I guess it depends on a few things. Firstly on whether the listener hears that particular reference and secondly actually has an opinion on Oasis. That might be what one person hears. I think there are probably a lot of things that it could sound like to different people. I’ve never thought of Oasis in relation to that song and I’ve had other people say Swervedriver or The Stems, so I guess it depends on your points of musical reference. I like some of what Oasis did musically, so I’d consider it a compliment. But then I think it sounds like Grand Atlantic…{smiles} People usually hear what they want to hear in your music from my experience.

You guys have had great success on American radio with several of your past tracks. How did they discover you?

It has happened a few different ways actually. We’ve had some songs featured on some high profile American TV shows like Burn Notice and Gossip Girl amongst others. We also hired a publicist to help us when we did our first tour there last year. Once you push the snow ball down the hill, things start to move pretty quickly from there on. There are a lot of really influential music blogs that have got behind the band as well which has been amazing.

Why hasn’t Australia caught onto you?

We’ve had some really great things happen here.

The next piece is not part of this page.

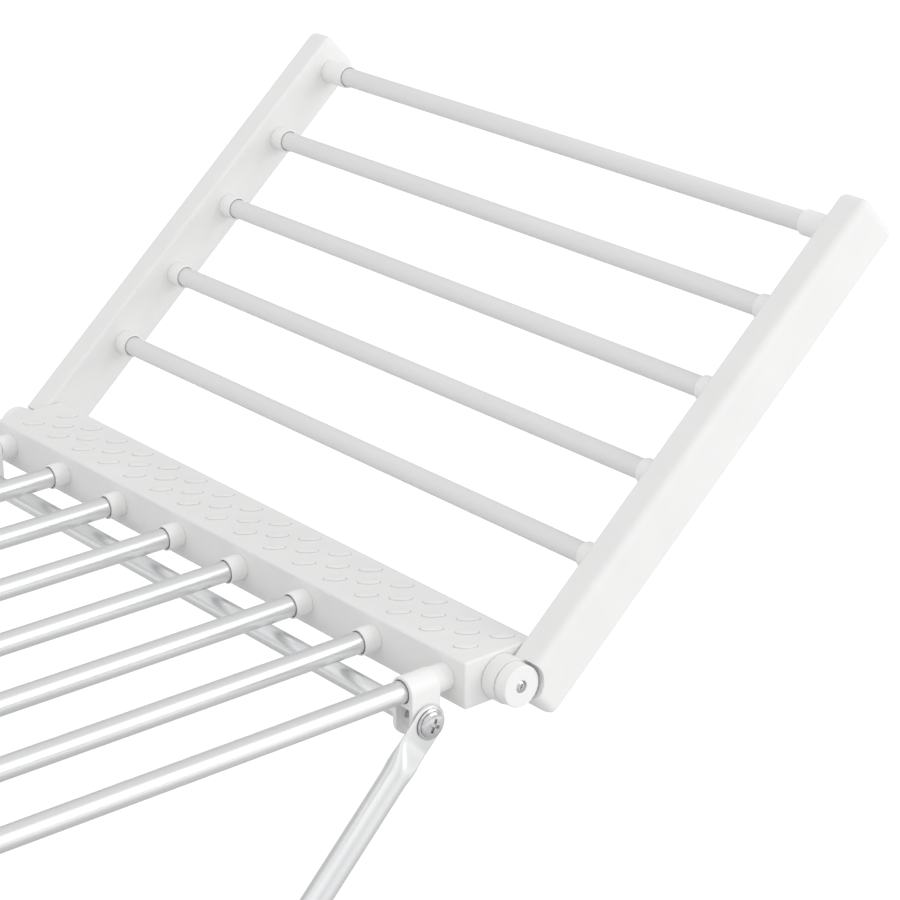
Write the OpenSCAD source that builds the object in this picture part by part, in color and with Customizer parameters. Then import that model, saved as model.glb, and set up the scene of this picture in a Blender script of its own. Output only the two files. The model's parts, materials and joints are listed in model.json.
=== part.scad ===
// Folding winged clothes airer: a deck of rails between two end beams,
// a hinged wing at each end, and a scissor pair of leg frames.
// Origin: on the floor, under the middle of the deck. X runs along the rails.

/* [Deck] */
// Height of the end beams' top face above the floor
deck_height = 850; // [820:1:870]
// Distance between the inner faces of the two end beams
deck_gap = 717; // [715:0.5:719]
// Diameter of a deck rail
rail_d = 13.3; // [12.5:0.1:13.6]
// Distance from one rail's axis to the next
rail_pitch = 66.5; // [66:0.1:67]
// Depth of the rail axes below the beams' top face
rail_drop = 13.6; // [13:0.1:14]

/* [End beams] */
// Length of an end beam, across the rails
beam_len = 500; // [499:0.5:502]
// Width of an end beam, along the rails
beam_w = 51.2; // [50:0.1:54]
// Height of an end beam
beam_h = 29.4; // [29:0.1:31]
// Wall thickness of the mouldings
wall = 2.4; // [2:0.1:2.8]
// Length of the collar round a rail's end
rail_ferrule_len = 11.4; // [10:0.1:11.5]

/* [Wings] */
// Rest angle of the wings above horizontal, in degrees
wing_angle = 41; // [35:1:50]
// Length of a wing arm beyond its hinge axis
arm_len = 353; // [345:1:360]
// Thickness of a wing arm, across the rods' ends
arm_t = 20.5; // [20:0.1:22]
// Depth of a wing arm
arm_depth = 34.1; // [34:0.1:36]
// Diameter of a wing rod
rod_d = 13; // [12.5:0.1:13.2]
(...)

People forget, but we’ve had songs on Triple J rotation and they’ve played stuff off our first two records but probably not in the past year. Australia is a very hard place to make music if you are a bit different or don’t fit the mould, plus it’s a very competitive market. I guess things are moving forward slowly for the band, and that’s totally fine with us. There is still a lot of mainline publicity given to Top 40 artists and musicians with major label backing and I think the focus for a lot of the general public is very much in this direction. It’s a shame because there are some amazing artists based in every city in our country and people don’t really have the time or inclination to search it out.

On September 2nd, your first single Fresh Ideas In Home Security from Constellations was released. What feedback have you received?

I think the general comments have been that our sound has changed a little and moved in a darker and edgier direction. That’s quite a different song for us based on our past work and I feel like that has been noted in the press. It’s only early days and we’re getting new reviews and things every day.

You’re returning to US in the not too distant future. What will you guys be doing there?

We’ve been invited to showcase at CMJ Festival in New York? {see www.musicfestivaljunkies.com/us-festivals/cmj-music-film-marathon/}, so we’ll be doing a few shows there and networking with people and bands. We’re also going to be doing shows in San Francisco and LA on the way home. There should also be time for some partying and guitar shopping too I hope!

Will you be coming back to Australia to tour?

We’re currently working on plans for the end of the year. I’m helping organize a psych festival in Brisbane for December as well, so it will be a busy time leading up to the end of 2011. I guess we’ll also be doing some supports and try to do another run around the country before the year is out.